Input for this task:
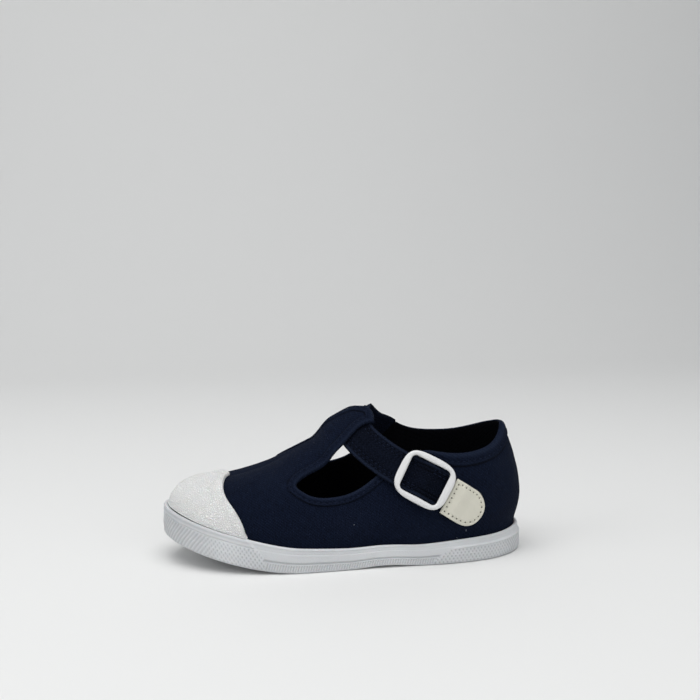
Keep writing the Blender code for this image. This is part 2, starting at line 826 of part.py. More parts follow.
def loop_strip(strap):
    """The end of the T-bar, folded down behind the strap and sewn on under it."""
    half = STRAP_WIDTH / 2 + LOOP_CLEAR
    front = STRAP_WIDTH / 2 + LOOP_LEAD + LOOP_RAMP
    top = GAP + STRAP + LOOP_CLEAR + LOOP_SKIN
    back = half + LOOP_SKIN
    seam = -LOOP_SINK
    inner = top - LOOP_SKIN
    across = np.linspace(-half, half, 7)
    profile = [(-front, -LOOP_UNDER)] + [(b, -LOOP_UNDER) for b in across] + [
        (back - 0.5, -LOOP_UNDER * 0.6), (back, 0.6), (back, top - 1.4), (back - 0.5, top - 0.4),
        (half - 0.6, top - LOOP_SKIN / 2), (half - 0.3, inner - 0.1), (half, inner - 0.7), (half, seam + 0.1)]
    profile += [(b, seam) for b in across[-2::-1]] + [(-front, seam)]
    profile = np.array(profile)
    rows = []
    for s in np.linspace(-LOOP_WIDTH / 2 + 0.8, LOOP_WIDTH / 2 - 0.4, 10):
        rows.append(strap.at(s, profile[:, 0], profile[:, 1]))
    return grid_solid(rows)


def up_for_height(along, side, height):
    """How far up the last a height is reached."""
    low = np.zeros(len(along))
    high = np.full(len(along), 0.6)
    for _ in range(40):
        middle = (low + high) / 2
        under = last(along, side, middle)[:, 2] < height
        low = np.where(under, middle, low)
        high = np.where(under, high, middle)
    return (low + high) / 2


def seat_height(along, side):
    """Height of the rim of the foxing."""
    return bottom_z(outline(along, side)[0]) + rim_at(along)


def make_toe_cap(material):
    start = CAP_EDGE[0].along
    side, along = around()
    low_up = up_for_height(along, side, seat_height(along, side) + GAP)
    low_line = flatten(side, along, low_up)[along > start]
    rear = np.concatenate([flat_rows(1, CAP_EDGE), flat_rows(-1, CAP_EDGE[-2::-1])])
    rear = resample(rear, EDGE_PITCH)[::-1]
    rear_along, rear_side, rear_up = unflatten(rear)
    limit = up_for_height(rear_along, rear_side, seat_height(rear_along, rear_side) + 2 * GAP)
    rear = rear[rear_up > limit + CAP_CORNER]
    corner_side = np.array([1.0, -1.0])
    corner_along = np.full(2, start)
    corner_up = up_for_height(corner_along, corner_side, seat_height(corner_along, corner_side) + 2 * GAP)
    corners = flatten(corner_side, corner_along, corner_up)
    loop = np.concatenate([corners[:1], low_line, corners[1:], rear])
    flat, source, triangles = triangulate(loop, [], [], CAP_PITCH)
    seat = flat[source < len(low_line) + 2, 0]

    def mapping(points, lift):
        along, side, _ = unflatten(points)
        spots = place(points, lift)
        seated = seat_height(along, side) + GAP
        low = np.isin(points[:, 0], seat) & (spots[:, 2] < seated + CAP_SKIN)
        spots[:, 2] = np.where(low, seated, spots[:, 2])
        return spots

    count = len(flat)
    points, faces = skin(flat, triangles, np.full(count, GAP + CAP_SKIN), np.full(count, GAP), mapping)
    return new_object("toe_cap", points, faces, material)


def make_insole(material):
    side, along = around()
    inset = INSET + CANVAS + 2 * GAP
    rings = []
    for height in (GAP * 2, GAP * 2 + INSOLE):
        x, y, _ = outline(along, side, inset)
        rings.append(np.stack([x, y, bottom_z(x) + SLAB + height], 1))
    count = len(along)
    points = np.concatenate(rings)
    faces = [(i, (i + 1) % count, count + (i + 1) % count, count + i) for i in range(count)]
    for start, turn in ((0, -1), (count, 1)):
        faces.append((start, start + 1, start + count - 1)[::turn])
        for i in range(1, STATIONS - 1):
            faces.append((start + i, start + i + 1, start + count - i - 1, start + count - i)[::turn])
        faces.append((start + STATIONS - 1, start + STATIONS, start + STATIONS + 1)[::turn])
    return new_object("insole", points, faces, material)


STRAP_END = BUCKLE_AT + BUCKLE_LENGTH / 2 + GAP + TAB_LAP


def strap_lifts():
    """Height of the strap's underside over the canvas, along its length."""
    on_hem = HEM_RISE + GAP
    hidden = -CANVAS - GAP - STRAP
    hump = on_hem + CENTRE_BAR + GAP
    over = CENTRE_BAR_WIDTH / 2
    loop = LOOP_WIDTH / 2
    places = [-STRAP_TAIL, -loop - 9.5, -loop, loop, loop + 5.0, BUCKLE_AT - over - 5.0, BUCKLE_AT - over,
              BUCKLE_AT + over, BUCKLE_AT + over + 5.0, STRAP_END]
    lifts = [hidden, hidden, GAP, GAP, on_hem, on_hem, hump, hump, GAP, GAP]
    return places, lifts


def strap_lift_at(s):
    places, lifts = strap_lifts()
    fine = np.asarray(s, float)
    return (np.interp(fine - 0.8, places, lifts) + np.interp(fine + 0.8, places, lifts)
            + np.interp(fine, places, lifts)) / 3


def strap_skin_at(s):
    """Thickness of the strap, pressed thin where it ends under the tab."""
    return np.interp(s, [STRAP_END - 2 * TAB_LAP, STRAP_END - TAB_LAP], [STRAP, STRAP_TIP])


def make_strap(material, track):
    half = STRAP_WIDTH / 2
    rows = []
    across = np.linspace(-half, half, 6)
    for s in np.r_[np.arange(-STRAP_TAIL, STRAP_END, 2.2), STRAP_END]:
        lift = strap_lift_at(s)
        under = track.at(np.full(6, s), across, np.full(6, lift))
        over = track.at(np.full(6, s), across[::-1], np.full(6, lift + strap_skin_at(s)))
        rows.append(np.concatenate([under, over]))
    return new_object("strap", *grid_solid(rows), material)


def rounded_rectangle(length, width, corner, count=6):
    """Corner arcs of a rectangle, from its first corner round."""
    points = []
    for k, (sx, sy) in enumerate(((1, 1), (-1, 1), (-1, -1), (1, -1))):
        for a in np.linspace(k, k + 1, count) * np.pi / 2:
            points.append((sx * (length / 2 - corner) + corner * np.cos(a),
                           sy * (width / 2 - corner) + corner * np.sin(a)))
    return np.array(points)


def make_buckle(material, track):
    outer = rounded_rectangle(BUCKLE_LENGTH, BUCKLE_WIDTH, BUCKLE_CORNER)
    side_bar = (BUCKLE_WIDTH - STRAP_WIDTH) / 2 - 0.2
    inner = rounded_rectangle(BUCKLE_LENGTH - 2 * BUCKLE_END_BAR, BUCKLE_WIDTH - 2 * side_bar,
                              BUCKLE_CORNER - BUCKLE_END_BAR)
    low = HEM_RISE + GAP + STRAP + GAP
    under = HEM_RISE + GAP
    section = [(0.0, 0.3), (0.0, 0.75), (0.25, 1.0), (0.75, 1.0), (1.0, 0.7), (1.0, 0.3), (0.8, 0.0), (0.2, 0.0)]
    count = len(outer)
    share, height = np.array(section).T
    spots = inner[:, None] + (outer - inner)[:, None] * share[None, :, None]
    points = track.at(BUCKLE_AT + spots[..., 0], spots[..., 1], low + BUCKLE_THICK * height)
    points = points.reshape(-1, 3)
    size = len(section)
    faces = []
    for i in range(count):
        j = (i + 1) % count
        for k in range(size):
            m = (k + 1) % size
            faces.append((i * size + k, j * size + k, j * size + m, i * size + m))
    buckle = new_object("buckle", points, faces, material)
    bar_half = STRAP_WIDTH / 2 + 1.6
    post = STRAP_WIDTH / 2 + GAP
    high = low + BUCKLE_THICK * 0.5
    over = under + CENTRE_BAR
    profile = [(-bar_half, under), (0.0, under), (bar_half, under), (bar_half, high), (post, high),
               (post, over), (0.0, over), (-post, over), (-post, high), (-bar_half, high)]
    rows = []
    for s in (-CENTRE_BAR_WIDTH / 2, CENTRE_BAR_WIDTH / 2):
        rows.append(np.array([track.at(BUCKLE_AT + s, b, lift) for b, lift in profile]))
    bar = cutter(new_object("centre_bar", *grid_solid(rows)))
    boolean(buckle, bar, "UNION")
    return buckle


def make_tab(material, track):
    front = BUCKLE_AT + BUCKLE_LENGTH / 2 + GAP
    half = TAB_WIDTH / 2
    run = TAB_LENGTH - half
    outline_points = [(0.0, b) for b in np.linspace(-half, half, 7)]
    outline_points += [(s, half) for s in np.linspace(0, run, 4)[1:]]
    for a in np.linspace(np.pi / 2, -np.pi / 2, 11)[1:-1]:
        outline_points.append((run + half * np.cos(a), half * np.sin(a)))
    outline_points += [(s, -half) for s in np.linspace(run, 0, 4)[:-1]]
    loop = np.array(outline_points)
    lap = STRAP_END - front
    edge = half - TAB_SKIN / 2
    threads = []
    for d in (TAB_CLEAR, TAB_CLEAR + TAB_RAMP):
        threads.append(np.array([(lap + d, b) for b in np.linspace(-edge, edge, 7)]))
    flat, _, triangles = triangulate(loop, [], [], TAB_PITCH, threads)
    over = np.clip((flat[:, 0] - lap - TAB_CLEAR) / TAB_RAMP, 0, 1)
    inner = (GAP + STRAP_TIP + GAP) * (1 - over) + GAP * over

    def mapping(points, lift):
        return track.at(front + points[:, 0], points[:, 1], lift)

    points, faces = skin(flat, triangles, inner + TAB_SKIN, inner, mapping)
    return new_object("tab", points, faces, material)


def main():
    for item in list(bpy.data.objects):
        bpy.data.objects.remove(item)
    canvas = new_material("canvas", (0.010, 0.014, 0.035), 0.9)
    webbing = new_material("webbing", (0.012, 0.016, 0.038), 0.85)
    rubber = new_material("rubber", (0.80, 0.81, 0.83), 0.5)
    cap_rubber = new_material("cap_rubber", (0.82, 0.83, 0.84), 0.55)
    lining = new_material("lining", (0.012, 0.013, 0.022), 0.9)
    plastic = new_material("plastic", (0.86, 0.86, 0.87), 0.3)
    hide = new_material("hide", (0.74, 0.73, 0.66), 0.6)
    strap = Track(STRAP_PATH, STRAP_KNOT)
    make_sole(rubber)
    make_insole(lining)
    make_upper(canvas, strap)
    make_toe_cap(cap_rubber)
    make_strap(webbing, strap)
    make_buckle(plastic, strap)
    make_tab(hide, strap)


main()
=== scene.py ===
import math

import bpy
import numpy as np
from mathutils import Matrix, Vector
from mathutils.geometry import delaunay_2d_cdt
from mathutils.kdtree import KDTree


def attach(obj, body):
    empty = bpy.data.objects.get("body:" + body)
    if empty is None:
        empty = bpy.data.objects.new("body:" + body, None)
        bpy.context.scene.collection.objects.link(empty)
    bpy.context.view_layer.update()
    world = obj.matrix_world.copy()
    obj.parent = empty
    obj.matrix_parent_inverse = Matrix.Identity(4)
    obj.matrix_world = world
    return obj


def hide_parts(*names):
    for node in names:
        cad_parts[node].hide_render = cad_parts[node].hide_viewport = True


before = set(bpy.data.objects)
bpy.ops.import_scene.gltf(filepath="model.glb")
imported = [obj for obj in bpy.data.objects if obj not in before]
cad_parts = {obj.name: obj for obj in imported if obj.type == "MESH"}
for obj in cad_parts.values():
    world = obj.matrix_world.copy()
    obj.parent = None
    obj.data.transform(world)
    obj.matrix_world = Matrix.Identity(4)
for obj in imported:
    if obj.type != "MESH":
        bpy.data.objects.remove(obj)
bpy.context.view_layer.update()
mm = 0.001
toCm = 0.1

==

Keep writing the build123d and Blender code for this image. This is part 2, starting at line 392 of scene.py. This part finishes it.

To be done: Begin at the line containing "Keep writing the Blender", end at the line containing "return bottom_z(outline(along, side)[0])", and reproduce every line in that range exactly, both ends included.

Expected answer:
Keep writing the Blender code for this image. This is part 2, starting at line 826 of part.py. More parts follow.
def loop_strip(strap):
    """The end of the T-bar, folded down behind the strap and sewn on under it."""
    half = STRAP_WIDTH / 2 + LOOP_CLEAR
    front = STRAP_WIDTH / 2 + LOOP_LEAD + LOOP_RAMP
    top = GAP + STRAP + LOOP_CLEAR + LOOP_SKIN
    back = half + LOOP_SKIN
    seam = -LOOP_SINK
    inner = top - LOOP_SKIN
    across = np.linspace(-half, half, 7)
    profile = [(-front, -LOOP_UNDER)] + [(b, -LOOP_UNDER) for b in across] + [
        (back - 0.5, -LOOP_UNDER * 0.6), (back, 0.6), (back, top - 1.4), (back - 0.5, top - 0.4),
        (half - 0.6, top - LOOP_SKIN / 2), (half - 0.3, inner - 0.1), (half, inner - 0.7), (half, seam + 0.1)]
    profile += [(b, seam) for b in across[-2::-1]] + [(-front, seam)]
    profile = np.array(profile)
    rows = []
    for s in np.linspace(-LOOP_WIDTH / 2 + 0.8, LOOP_WIDTH / 2 - 0.4, 10):
        rows.append(strap.at(s, profile[:, 0], profile[:, 1]))
    return grid_solid(rows)


def up_for_height(along, side, height):
    """How far up the last a height is reached."""
    low = np.zeros(len(along))
    high = np.full(len(along), 0.6)
    for _ in range(40):
        middle = (low + high) / 2
        under = last(along, side, middle)[:, 2] < height
        low = np.where(under, middle, low)
        high = np.where(under, high, middle)
    return (low + high) / 2


def seat_height(along, side):
    """Height of the rim of the foxing."""
    return bottom_z(outline(along, side)[0]) + rim_at(along)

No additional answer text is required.